You’ve seen them in the credits. Your friends who know a thing or two about the industry might like to drop some line about “the grips.” But what is a grip and what do they do? Your typical corporate video probably won’t need a big enough crew to have a dedicated key grip. Instead, the lighting technician or camera operator may be wearing a couple hats and go into grip mode at points during the shoot. Thus, I will seek to inform you about what exactly a grip does and to highlight some key pieces of equipment that might come in handy (plus, it’s always fun to drop stories about “the grips.” Like: that one time the production assistants beat the grips at darts resulting in the grips doing the PAs wrap duties the next day. Or: that one time the grips decided to strip down and jump in the nearby river after wrap and cat call all the local ladies).
The grip department is basically the support for the camera and electrical crews. On a film set camera, grip, and electrics works together in a three-way tango of sorts to set up every shot. While the grips may be the brunt end of a fair amount of jokes, it’s all in good fun. Everyone has immense respect for the grips who not only have to be incredibly strong physically, but also intelligent enough to find creative, secure, and fast solutions to a number of problems (for example: who do you turn to when you need a bootleg flotation device for your camera? the key grip).

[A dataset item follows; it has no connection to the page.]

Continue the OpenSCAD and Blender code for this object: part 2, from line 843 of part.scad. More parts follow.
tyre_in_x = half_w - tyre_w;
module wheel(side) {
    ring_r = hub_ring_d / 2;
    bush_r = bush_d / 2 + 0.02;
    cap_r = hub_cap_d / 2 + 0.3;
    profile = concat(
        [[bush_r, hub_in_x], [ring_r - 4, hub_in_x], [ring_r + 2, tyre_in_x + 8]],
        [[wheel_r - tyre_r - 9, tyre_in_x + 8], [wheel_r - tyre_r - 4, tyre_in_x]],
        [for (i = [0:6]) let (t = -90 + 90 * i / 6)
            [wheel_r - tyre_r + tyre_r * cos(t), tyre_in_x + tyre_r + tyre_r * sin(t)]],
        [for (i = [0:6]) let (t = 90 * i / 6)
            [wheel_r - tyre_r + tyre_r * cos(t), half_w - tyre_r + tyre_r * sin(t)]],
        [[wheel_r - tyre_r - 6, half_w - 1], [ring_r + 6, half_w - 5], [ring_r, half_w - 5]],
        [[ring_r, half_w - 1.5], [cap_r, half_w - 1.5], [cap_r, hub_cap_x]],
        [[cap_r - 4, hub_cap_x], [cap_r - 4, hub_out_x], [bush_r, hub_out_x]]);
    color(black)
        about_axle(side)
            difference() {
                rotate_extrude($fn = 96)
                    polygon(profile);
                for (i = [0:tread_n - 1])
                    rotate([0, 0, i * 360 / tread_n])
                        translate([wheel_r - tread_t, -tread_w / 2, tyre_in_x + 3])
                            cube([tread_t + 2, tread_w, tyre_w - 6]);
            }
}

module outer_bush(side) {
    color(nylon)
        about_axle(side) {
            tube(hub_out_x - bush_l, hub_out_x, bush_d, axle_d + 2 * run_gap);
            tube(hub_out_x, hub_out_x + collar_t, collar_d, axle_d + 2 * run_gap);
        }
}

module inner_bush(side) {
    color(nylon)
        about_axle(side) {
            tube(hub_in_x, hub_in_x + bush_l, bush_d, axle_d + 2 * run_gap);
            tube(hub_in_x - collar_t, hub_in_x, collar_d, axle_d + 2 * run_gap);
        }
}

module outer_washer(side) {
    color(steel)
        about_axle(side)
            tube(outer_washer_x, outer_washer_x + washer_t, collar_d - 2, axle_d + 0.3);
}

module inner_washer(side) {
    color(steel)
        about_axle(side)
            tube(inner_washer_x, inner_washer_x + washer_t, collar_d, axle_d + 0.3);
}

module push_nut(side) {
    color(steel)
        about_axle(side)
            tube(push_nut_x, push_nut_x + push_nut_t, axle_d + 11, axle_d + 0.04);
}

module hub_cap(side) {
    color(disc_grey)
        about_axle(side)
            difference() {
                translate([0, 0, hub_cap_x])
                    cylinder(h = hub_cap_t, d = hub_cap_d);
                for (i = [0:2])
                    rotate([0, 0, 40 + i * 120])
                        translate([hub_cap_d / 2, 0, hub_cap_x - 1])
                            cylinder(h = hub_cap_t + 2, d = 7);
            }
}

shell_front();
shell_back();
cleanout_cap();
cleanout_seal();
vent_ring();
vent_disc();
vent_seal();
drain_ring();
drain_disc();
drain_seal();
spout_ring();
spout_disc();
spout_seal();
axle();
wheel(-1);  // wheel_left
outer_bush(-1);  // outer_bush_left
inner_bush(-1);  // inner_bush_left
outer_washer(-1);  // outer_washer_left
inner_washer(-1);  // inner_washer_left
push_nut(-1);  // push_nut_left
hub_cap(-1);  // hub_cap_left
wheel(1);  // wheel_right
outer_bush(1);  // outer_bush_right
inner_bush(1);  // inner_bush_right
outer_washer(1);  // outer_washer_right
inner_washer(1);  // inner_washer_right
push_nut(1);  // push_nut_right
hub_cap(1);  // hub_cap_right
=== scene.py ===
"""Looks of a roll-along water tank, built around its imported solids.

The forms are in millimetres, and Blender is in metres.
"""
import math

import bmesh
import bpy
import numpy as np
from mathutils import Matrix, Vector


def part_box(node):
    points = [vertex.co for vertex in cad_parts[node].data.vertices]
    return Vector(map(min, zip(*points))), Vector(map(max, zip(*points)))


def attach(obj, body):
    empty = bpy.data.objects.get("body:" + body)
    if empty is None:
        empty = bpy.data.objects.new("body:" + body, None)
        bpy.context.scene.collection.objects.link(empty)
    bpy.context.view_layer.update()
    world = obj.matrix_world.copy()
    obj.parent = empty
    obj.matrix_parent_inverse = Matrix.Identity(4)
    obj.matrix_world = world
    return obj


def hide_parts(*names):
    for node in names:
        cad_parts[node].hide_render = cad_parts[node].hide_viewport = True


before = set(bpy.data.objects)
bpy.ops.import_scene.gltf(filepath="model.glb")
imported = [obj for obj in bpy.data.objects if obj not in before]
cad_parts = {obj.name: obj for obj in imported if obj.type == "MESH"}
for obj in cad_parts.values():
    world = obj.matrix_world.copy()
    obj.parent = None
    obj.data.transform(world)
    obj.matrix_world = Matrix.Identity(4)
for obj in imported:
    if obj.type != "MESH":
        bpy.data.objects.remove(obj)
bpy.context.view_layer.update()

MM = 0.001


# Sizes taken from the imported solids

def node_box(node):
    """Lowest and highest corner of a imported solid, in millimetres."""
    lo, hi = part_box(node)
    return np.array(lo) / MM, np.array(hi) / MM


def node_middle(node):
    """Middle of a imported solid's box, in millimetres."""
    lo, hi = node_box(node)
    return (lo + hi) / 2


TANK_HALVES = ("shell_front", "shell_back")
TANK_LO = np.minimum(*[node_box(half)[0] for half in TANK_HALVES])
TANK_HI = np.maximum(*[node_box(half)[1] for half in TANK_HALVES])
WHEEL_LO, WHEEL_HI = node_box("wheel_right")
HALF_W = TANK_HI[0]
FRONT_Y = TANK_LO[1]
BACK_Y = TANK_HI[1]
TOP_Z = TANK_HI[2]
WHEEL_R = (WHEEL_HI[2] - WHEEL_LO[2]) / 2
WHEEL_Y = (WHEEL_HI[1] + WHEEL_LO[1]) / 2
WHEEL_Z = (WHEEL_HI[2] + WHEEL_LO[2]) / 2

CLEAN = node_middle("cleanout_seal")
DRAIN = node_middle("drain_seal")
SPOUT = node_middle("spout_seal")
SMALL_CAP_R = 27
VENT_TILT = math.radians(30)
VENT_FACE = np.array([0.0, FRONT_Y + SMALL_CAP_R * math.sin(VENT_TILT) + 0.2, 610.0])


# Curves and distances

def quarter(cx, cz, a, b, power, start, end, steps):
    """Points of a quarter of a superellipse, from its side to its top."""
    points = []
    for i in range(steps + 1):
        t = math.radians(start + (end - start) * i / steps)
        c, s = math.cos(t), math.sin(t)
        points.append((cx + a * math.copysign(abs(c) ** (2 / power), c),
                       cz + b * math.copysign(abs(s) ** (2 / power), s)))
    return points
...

|For more photos like this one, check out ShittyRigs.com|
Some of the things grips do on a regular basis is: lay dolly track, operate the dolly, rig the camera in all sorts of crazy places (such as cars, trains, plains, snowmobiles, helicopters, &c.), set up massive stands on which to place lights, use nets/flags/frames to shape light, and much more. Since the grips are concocting all sorts of fun rigs, they use a wide variety of tools and hardware to get the job done. Often it has a colorful name, e.g. mombo combo, Gary Coleman, duckbill, Cardellini, gator clamp, apple box, meat axe. Since there is so much stuff in the grip department’s arsenal, I’ll stick to some of the items that you’re more likely to need on a low to medium budget video.
The c-stand – a key player in the grip arsenal is the century stand (almost always called a c-stand). This stand has 1001 uses from holding nets/flags/&c., to holding a boom pole, to holding some bead board, to holding up some cloth for a backdrop. If you’ve been noticing the pattern, it’s great for holding stuff up.

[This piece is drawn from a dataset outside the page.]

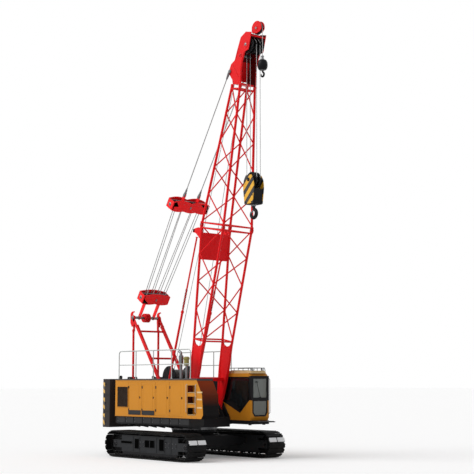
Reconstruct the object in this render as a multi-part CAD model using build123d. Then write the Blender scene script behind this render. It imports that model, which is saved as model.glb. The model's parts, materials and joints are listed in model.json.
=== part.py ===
from build123d import *
import math
import os

# Lattice-boom crawler crane. Millimetres, +X forward, +Y to the driver's left, +Z up.
# The origin is on the ground under the slewing axis.

# --- tracks and carbody ---------------------------------------------------------------
TRACK_LENGTH = 5150
TRACK_HEIGHT = 950
TRACK_GAUGE = 3520
SHOE_WIDTH = 760
SHOE_COUNT = 60
SHOE_PLATE = 50
SHOE_GAP = 16
SHOE_NOTCH = 40
SHOE_SKIN = 12
CHAIN_WIDTH = 230
CHAIN_DEPTH = 75
SEAT_GAP = 0.5
WHEEL_WIDTH = 200
IDLER_AXLE_RADIUS = 55
SPROCKET_LOBES = 15
SPROCKET_WIDTH = 120
LOBE_DEPTH = 45
DRIVE_RADIUS = 210
DRIVE_REACH = 180
CAP_REACH = 25
ROLLER_RADIUS = 105
ROLLER_WIDTH = 190
ROLLER_COUNT = 8
ROLLER_INSET = 180
ROLLER_AXLE = 35
CARRIER_RADIUS = 60
CARRIER_WIDTH = 140
CARRIER_ROOM = 20
CARRIER_X = (-700, 700)
IDLER_DISH = 45
IDLER_RIM = 60
AXLE_CAP_RADIUS = 110
FRAME_PLATE = 80
FRAME_WIDTH = 410
FRAME_LOW = 205
FRAME_TOP = 800
CHANNEL_HEIGHT = 155
WHEEL_ROOM = 50
YOKE_REACH = 130
YOKE_LOW = 340
YOKE_TOP = 615
POCKET_DEPTH = 25
# Outer face pockets of a side frame: middle, width, and the heights between.
FRAME_POCKETS = ((-640, 60, 400, 640), (190, 240, 440, 600), (1020, 60, 400, 640), (-1200, 300, 540, 570))
AXLE_X = 880
AXLE_WIDTH = 380
AXLE_TOP = 800
AXLE_LOW = 430
AXLE_RISE = 70
AXLE_DROP = 120
HUB_HALF = 780
HUB_CORNER = 260
HUB_LIP = 25
TURRET_RADIUS = 700
TURRET_CONE = 120
RING_RADIUS = 790
RING_BORE = 660
RING_LOW = 1000
RING_TOP = 1088

# --- upper frame ----------------------------------------------------------------------
DECK_LOW = 1095
DECK_PLATE = 40
FRAME_REAR = -3320
FRAME_FRONT = 1150
OUTER_WEB = (700, 740)
INNER_WEB = (480, 520)
RACE_CLEARANCE = 6
RACE_WALL = 115
CENTRE_HOLE = 250
CROSSBEAM_TOP = 1440
# Cross beams of the upper frame: the distances between.
CROSSBEAMS = ((FRAME_REAR, FRAME_REAR + 260), (-1300, -1180), (FRAME_FRONT - 170, FRAME_FRONT))
STRUT_POST = 130
POST_RISE = 90
MAIN_DRUM = (-930, 2850)
AUX_DRUM = (-150, 2050)
LUFF_DRUM = (-2200, 1750)
# Each winch: place, barrel radius and flange radius.
WINCHES = ((MAIN_DRUM, 260, 410), (AUX_DRUM, 190, 290), (LUFF_DRUM, 200, 310))
DRUM_SHAFT = 70
FLANGE = 30

# --- houses ---------------------------------------------------------------------------
HOUSE_SIDE = 1440
HOUSE_INNER = 742
HOUSE_REAR = -2940
HOUSE_LOW = 1430
HOUSE_TOP = 2720
HOUSE_WALL = 40
RIGHT_HOUSE_FRONT = 2400
LEFT_HOUSE_FRONT = 480
ROOF_TOP = 2790
SKIRT_LOW = 1200
SKIRT_BASE = 1000
SKIRT_INSET = 50
RIGHT_DECK_FRONT = 1560
ROOF_SLOPE = 350
DOOR_PITCH = 850
DOOR_PILLAR = 30
DOOR_GAP = 3
DOOR_LOW = 1490
DOOR_TOP = 2670
RIGHT_DOOR_START = -2080
RIGHT_DOORS = 4
LEFT_DOOR_START = -2780
LEFT_DOORS = 3
LATCH_DEPTH = 12
LATCH = (70, 80)
LATCH_INSET = 60
INTAKE_X = (-2770, -2140)
INTAKE_Z = (1780, 2490)
SLATS = 9
SLAT_SET = 6
SLAT_HALF = 14
STEP_TOWER_X = (1480, 2040)
STEP_TOWER_INNER = 1180
STEPS = 3
STEP_RISE = 380
STEP_GAP = 140
STEP_WALL = 60
ENGINE_X = (-2700, -1100)
ENGINE_Y = (-1330, -840)
ENGINE_TOP = 2330
RAIL_HEIGHT = 1010
RAIL_RADIUS = 20
RAIL_INSET = 200
RAIL_PITCH = 1000
RIGHT_RAIL_FRONT = 1660

# --- cab ------------------------------------------------------------------------------
CAB_INNER = 760
CAB_OUTER = 1600
CAB_REAR = 500
CAB_FRONT = 2290
CAB_LOW = 1330
CAB_TOP = 2980
CAB_WALL = 50
CAB_DOOR = (1180, 2080)
CAB_DOOR_SPAN = (1420, 2860)
CAB_DECK_DEPTH = 130
CAB_STEP_FRONT = 2630
CAB_STEP_PLATE = 30
CAB_STEP_INSET = 60
# Seat: rear and front, half width, cushion thickness and height, back height and rake.
SEAT_X = (900, 1420)
SEAT_HALF = 250
CUSHION = 140
CUSHION_TOP = 400
BACK_HEIGHT = 650
BACK_DEPTH = 130
BACK_RAKE = 80
PEDESTAL_INSET = 100
CONSOLE_X = (1100, 1620)
CONSOLE_WIDTH = 89
CONSOLE_GAP = 6
CONSOLE_HEIGHT = 560
LEVER_HEIGHT = 200
LEVER_RADIUS = 16
GLASS = 12
GLASS_SET = 15

# --- counterweight and gantry ---------------------------------------------------------
TAIL_REAR = -3900
TAIL_CORNER = 180
CORNER_STEPS = 4
# Heights of the seams between the stacked tail weights.
TAIL_SEAMS = (1560, 2180)
SEAM_WIDTH = 16
SEAM_DEPTH = 20
TAIL_LUG = 40
TAIL_EYE_RISE = 60
TAIL_EYE_RADIUS = 32
TAIL_EYE_Y = 750
GANTRY_HEAD = (-3050, 5110)
LEG_FOOT = (-480, 1550)
STRUT_FOOT_Z = 2780
GANTRY_HALF = 580
GANTRY_SHAFT_RADIUS = 50
GANTRY_SHEAVE_RADIUS = 170
GANTRY_SHEAVE_Y = (-90, -30, 30, 90)
GANTRY_SHEAVE_HALF = 20
LEG_DEPTH = 120
LEG_SPLIT = 420
LEG_HALF_WIDTH = 45
LEG_EYE_RADIUS = 80
HORN_PLATE = 25
EYE_GAP = 3
CROSS_TUBE_RADIUS = 38
CROSS_TUBE_Z = (3550, 4580)
LEG_PIN_RADIUS = 45
STRUT_PIN_RADIUS = 40
RUNNING_GAP = 0.05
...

The sandbag – for every stand, there should be at least one sandbag. Since you’re almost always adding weight to the top of these stands, they become quite top-heavy which of course increases the risk of them falling over. The solution to this: toss a sandbag or two on the base of the stand.

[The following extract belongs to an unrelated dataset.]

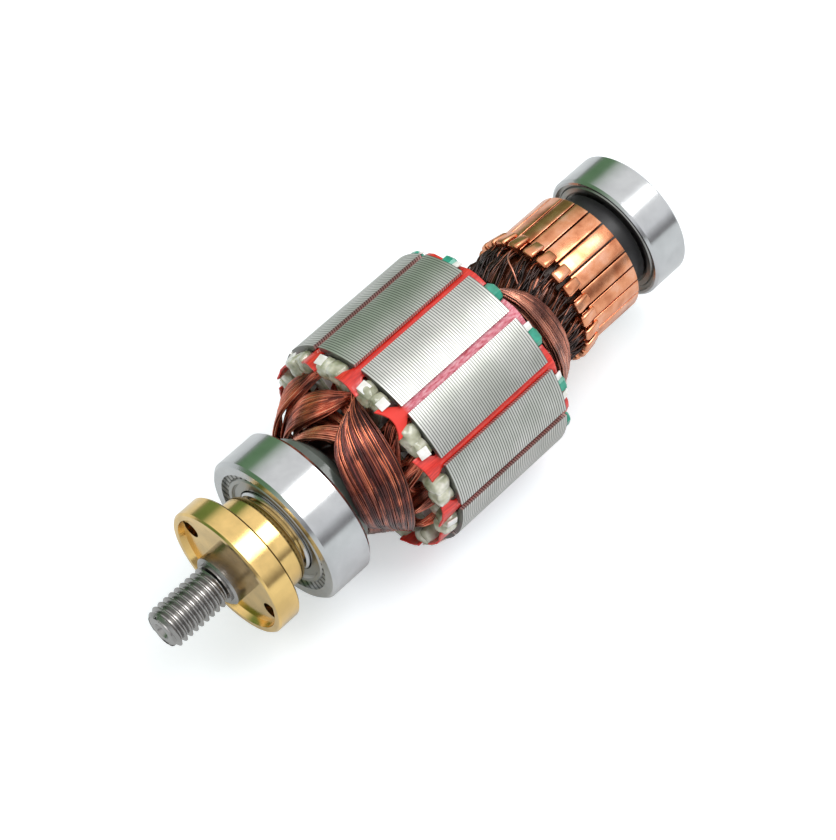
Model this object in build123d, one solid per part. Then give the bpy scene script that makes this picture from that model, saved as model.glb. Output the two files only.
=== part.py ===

Nets, flags, and silks – these accessories are used by the grips to shape and control the lights set up by the electricians. They come in a variety of shapes and sizes from 18”x24” to 2’x3’ to 4’x4’ and larger. Nets generally have a transparent mesh that cuts down on the overall light output from a given source. Flags (also known as solids and sometimes floppies if they have a portion that flops down) are opaque pieces of heavy cloth that serve to eliminate all light output in a given area from a given source. Silks are translucent and serve primarily to diffuse light, creating a softer beam with less noticeable shadows.
Clamps – there are a number of different clamps used in the industry. For now I’ll highlight three of them. The mafer clamp can tighten on to a variety of surfaces and is useful for hanging lights and things from I-beams or those metal grids in the ceiling. A cardellini clamp has a more narrow clamping head and can fit in some places that a mafer clamp can’t. This third clamp has the most names of any piece of equipment I’ve heard of—platypus clamp, quacker clamp, duckbill clamp, bead board holder, &c. This clamp is designed to hold something like bead board where the pressure from the clamp is distributed over a wider area so as not to break the board.
|A family of apple boxes|
Apple Boxes – apple boxes also have a wide variety of uses. They serve to boost up some shorter sound people so that they can place the boom in ideal position. They can level dolly track on rough terrain. They are often used as seats. They come in four different sizes: full, half, quarter and pancake.
|A fischer dolly on track|
Dollies and Track – there are a number of different dollies in use in the industry. Two of the major brands are Fischer and Chapman. The dolly is used to mobilize the camera whether it’s a subtle push in or a dramatic tracking sequence. While there are times when certain dollies can have free reign of the floor and move without track, the dolly track (round rail or square) is used to provide a smooth surface for the dolly to operate on. On larger productions there is one grip who is specifically in charge of the dolly (credited as the dolly grip).
This is only a small cross-section of a department that has decades of tinkering experience. The equipment is constantly evolving as grips look for ways to solve problems in simpler, more efficient ways. When it comes to gripology, creativity abounds.